DIRECTION>
Repeat each line exactly as it is written.

RECORD LIST>
------------------------
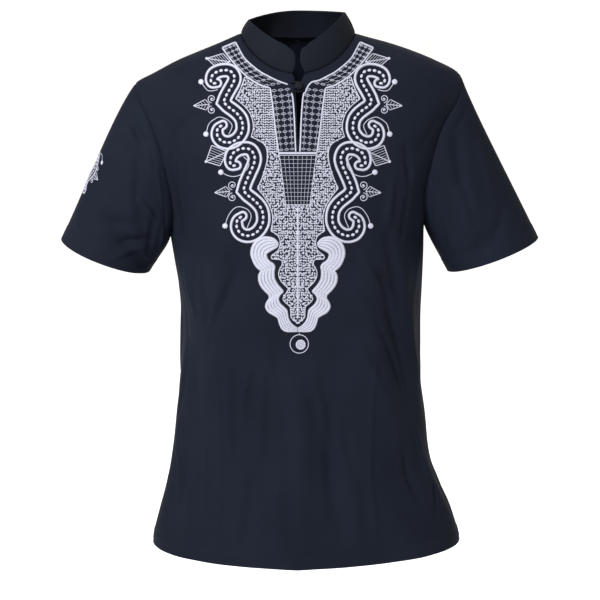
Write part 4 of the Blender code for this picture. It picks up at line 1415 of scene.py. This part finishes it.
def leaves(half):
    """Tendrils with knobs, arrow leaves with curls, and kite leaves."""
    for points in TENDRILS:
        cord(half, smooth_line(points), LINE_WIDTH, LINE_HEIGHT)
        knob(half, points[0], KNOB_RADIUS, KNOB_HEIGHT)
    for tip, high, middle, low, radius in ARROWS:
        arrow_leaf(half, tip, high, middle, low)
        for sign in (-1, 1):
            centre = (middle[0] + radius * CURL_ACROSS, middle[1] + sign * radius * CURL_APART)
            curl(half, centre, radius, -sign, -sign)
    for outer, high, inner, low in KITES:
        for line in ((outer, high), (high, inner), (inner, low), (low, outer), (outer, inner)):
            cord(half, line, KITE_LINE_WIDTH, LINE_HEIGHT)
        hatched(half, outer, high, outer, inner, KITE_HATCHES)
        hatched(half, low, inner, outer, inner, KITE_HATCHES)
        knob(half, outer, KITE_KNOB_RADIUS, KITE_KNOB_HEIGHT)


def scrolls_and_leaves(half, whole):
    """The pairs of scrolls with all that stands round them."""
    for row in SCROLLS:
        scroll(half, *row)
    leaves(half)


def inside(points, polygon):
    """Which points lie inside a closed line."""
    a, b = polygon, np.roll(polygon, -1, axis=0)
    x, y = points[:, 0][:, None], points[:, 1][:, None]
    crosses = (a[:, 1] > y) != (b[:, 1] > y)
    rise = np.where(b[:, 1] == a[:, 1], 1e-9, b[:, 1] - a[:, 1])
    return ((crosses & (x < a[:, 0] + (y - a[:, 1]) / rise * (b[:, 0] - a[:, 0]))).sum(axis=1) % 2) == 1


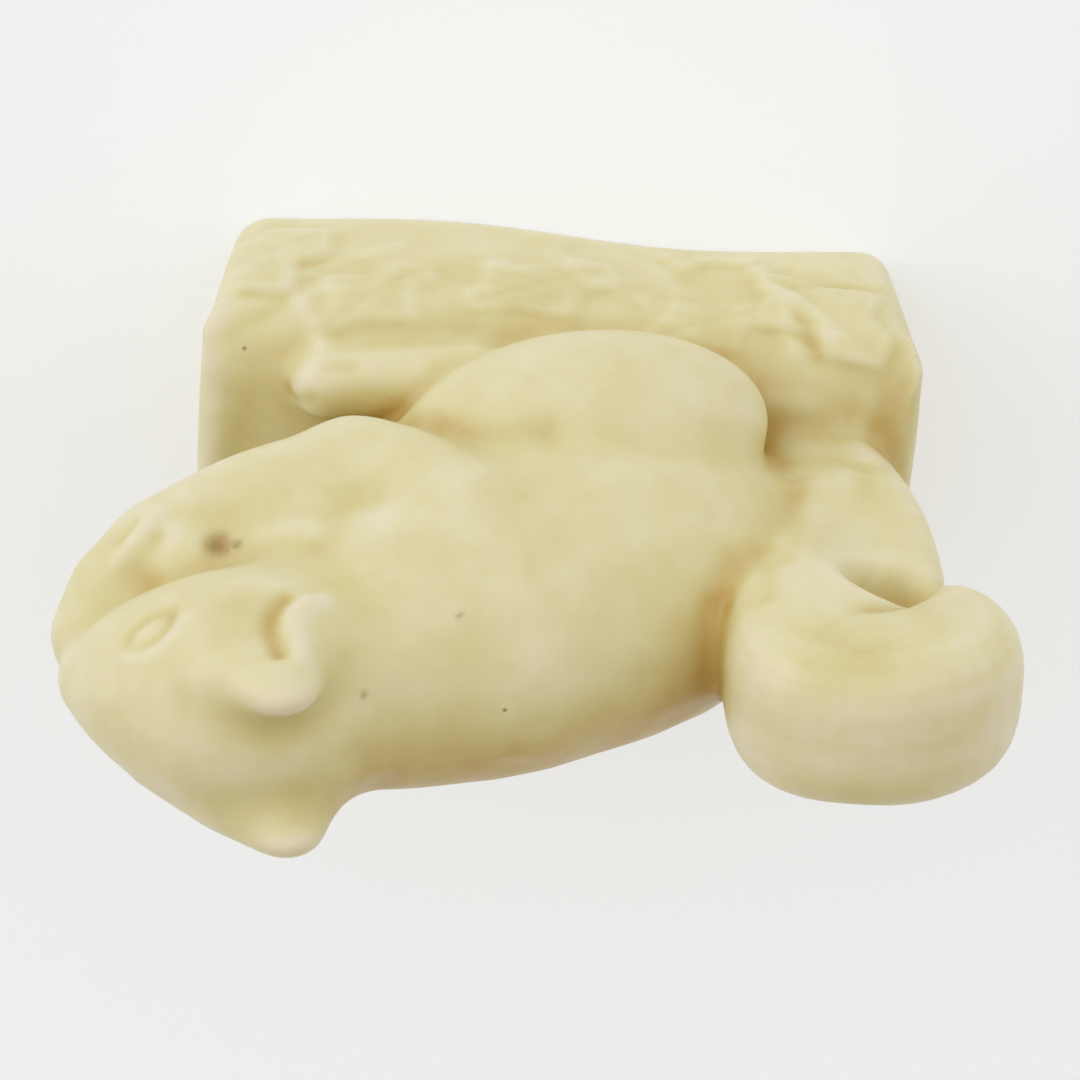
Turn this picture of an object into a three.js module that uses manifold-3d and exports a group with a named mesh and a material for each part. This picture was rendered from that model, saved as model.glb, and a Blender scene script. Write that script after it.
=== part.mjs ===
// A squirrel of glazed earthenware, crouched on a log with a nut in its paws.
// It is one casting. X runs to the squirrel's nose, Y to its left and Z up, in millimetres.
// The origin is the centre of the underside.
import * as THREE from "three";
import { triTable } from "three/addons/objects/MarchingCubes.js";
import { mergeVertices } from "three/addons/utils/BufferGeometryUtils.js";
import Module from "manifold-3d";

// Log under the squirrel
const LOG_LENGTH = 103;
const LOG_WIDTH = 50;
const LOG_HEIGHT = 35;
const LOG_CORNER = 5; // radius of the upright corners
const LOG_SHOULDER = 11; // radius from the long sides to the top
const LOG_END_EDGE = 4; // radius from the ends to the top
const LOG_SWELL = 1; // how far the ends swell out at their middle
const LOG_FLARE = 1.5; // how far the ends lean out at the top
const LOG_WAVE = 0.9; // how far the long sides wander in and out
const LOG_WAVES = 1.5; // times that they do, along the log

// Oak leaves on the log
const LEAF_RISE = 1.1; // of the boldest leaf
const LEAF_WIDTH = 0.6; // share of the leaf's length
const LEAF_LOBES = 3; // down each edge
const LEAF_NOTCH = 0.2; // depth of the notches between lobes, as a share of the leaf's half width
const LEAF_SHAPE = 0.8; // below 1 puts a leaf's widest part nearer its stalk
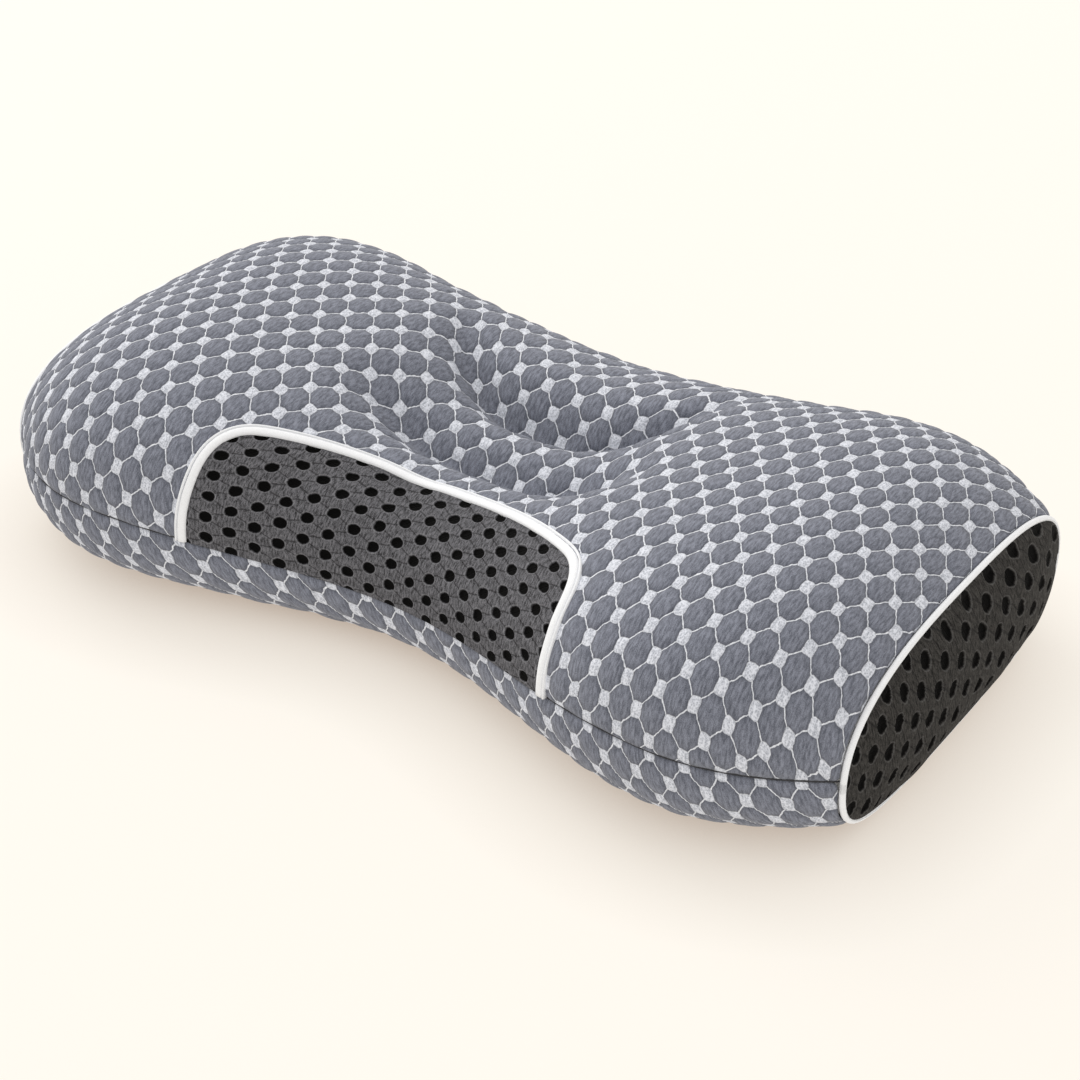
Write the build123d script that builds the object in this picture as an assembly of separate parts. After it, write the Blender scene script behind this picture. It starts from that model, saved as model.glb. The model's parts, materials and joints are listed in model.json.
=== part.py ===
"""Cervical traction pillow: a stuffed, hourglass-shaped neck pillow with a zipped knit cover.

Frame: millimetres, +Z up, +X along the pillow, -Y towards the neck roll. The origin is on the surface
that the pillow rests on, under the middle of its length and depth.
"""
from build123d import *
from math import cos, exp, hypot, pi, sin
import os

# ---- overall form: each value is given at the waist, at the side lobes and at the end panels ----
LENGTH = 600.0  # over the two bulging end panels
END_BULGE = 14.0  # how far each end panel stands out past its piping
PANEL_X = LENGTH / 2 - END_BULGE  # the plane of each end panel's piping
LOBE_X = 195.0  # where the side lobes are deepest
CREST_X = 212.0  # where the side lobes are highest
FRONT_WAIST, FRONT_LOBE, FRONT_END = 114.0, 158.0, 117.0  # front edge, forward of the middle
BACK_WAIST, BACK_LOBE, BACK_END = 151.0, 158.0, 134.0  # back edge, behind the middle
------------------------
EXPECTED ANSWER>
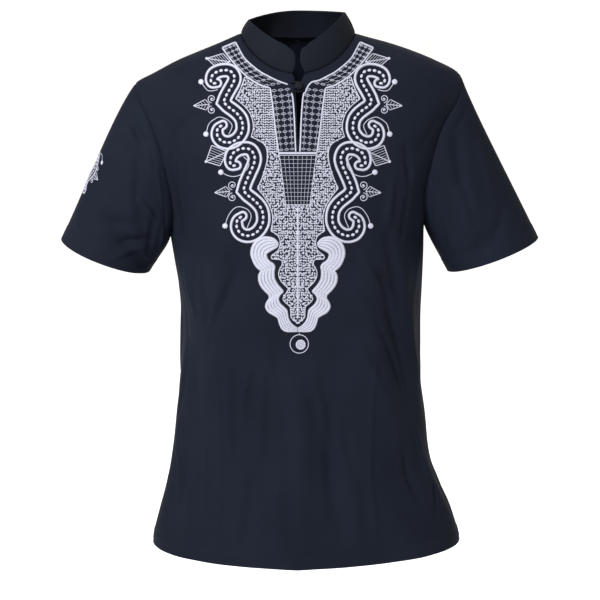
Write part 4 of the Blender code for this picture. It picks up at line 1415 of scene.py. This part finishes it.
def leaves(half):
    """Tendrils with knobs, arrow leaves with curls, and kite leaves."""
    for points in TENDRILS:
        cord(half, smooth_line(points), LINE_WIDTH, LINE_HEIGHT)
        knob(half, points[0], KNOB_RADIUS, KNOB_HEIGHT)
    for tip, high, middle, low, radius in ARROWS:
        arrow_leaf(half, tip, high, middle, low)
        for sign in (-1, 1):
            centre = (middle[0] + radius * CURL_ACROSS, middle[1] + sign * radius * CURL_APART)
            curl(half, centre, radius, -sign, -sign)
    for outer, high, inner, low in KITES:
        for line in ((outer, high), (high, inner), (inner, low), (low, outer), (outer, inner)):
            cord(half, line, KITE_LINE_WIDTH, LINE_HEIGHT)
        hatched(half, outer, high, outer, inner, KITE_HATCHES)
        hatched(half, low, inner, outer, inner, KITE_HATCHES)
        knob(half, outer, KITE_KNOB_RADIUS, KITE_KNOB_HEIGHT)


def scrolls_and_leaves(half, whole):
    """The pairs of scrolls with all that stands round them."""
    for row in SCROLLS:
        scroll(half, *row)
    leaves(half)


def inside(points, polygon):
    """Which points lie inside a closed line."""
    a, b = polygon, np.roll(polygon, -1, axis=0)
    x, y = points[:, 0][:, None], points[:, 1][:, None]
    crosses = (a[:, 1] > y) != (b[:, 1] > y)
    rise = np.where(b[:, 1] == a[:, 1], 1e-9, b[:, 1] - a[:, 1])
    return ((crosses & (x < a[:, 0] + (y - a[:, 1]) / rise * (b[:, 0] - a[:, 0]))).sum(axis=1) % 2) == 1


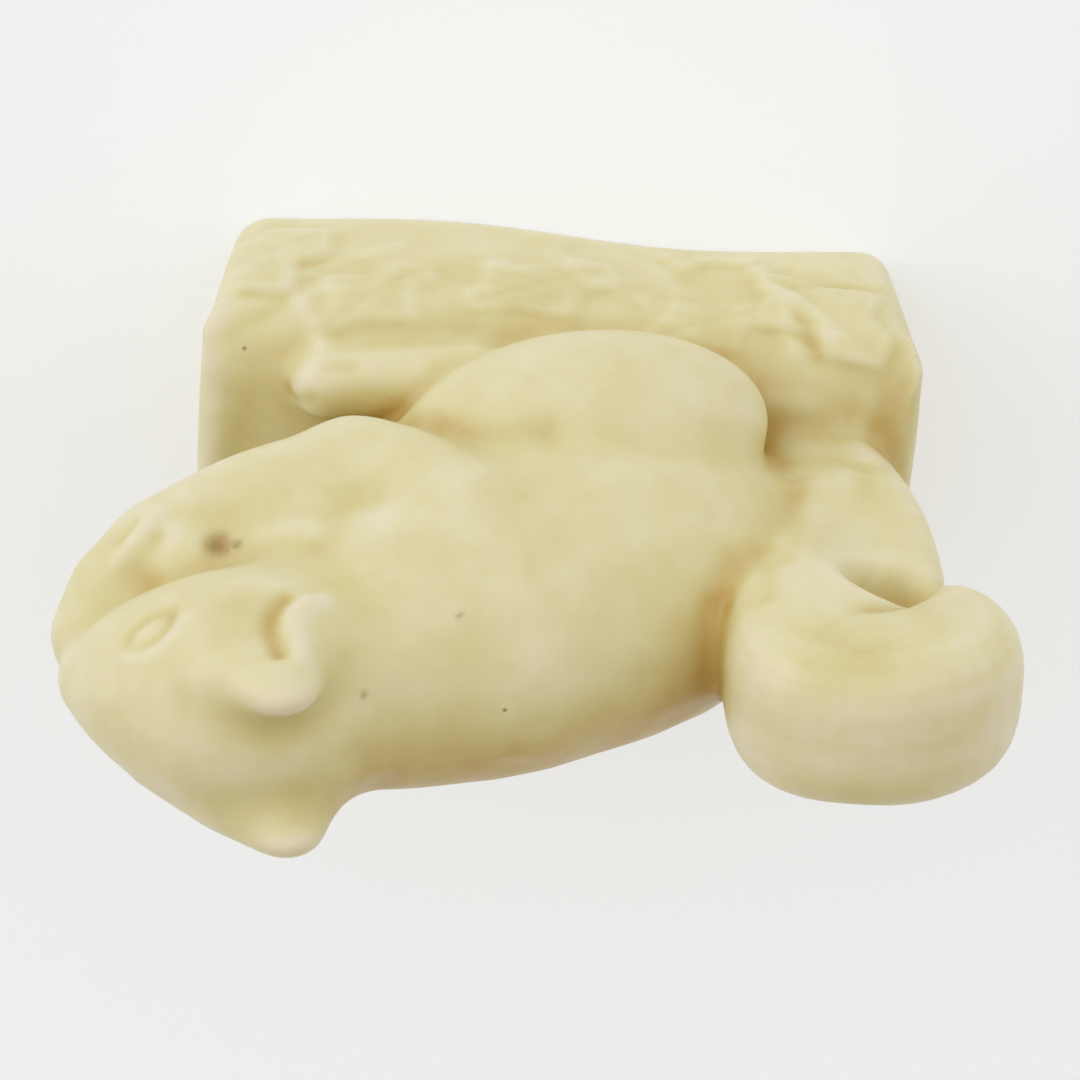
Turn this picture of an object into a three.js module that uses manifold-3d and exports a group with a named mesh and a material for each part. This picture was rendered from that model, saved as model.glb, and a Blender scene script. Write that script after it.
=== part.mjs ===
// A squirrel of glazed earthenware, crouched on a log with a nut in its paws.
// It is one casting. X runs to the squirrel's nose, Y to its left and Z up, in millimetres.
// The origin is the centre of the underside.
import * as THREE from "three";
import { triTable } from "three/addons/objects/MarchingCubes.js";
import { mergeVertices } from "three/addons/utils/BufferGeometryUtils.js";
import Module from "manifold-3d";

// Log under the squirrel
const LOG_LENGTH = 103;
const LOG_WIDTH = 50;
const LOG_HEIGHT = 35;
const LOG_CORNER = 5; // radius of the upright corners
const LOG_SHOULDER = 11; // radius from the long sides to the top
const LOG_END_EDGE = 4; // radius from the ends to the top
const LOG_SWELL = 1; // how far the ends swell out at their middle
const LOG_FLARE = 1.5; // how far the ends lean out at the top
const LOG_WAVE = 0.9; // how far the long sides wander in and out
const LOG_WAVES = 1.5; // times that they do, along the log

// Oak leaves on the log
const LEAF_RISE = 1.1; // of the boldest leaf
const LEAF_WIDTH = 0.6; // share of the leaf's length
const LEAF_LOBES = 3; // down each edge
const LEAF_NOTCH = 0.2; // depth of the notches between lobes, as a share of the leaf's half width
const LEAF_SHAPE = 0.8; // below 1 puts a leaf's widest part nearer its stalk
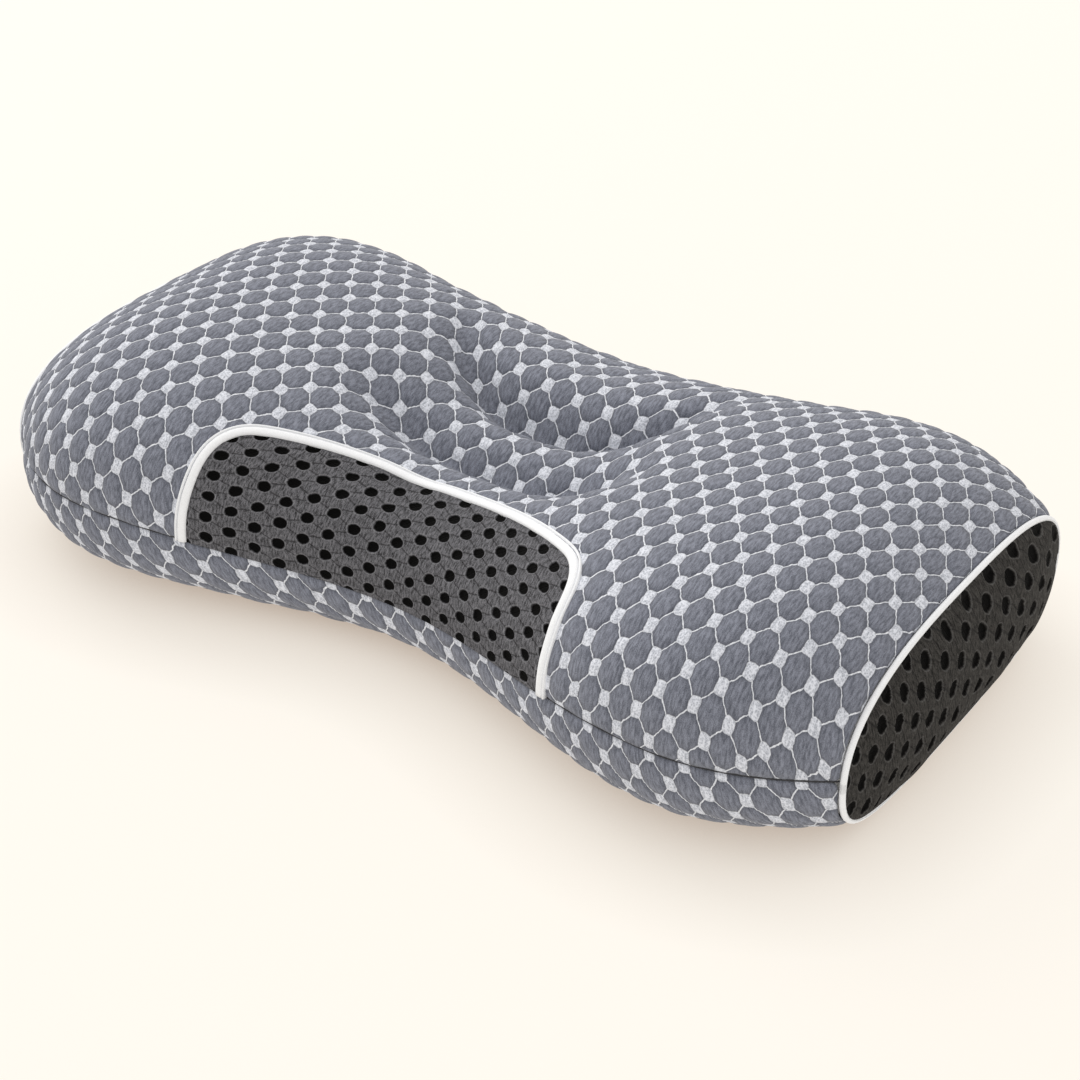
Write the build123d script that builds the object in this picture as an assembly of separate parts. After it, write the Blender scene script behind this picture. It starts from that model, saved as model.glb. The model's parts, materials and joints are listed in model.json.
=== part.py ===
"""Cervical traction pillow: a stuffed, hourglass-shaped neck pillow with a zipped knit cover.

Frame: millimetres, +Z up, +X along the pillow, -Y towards the neck roll. The origin is on the surface
that the pillow rests on, under the middle of its length and depth.
"""
from build123d import *
from math import cos, exp, hypot, pi, sin
import os

# ---- overall form: each value is given at the waist, at the side lobes and at the end panels ----
LENGTH = 600.0  # over the two bulging end panels
END_BULGE = 14.0  # how far each end panel stands out past its piping
PANEL_X = LENGTH / 2 - END_BULGE  # the plane of each end panel's piping
LOBE_X = 195.0  # where the side lobes are deepest
CREST_X = 212.0  # where the side lobes are highest
FRONT_WAIST, FRONT_LOBE, FRONT_END = 114.0, 158.0, 117.0  # front edge, forward of the middle
BACK_WAIST, BACK_LOBE, BACK_END = 151.0, 158.0, 134.0  # back edge, behind the middle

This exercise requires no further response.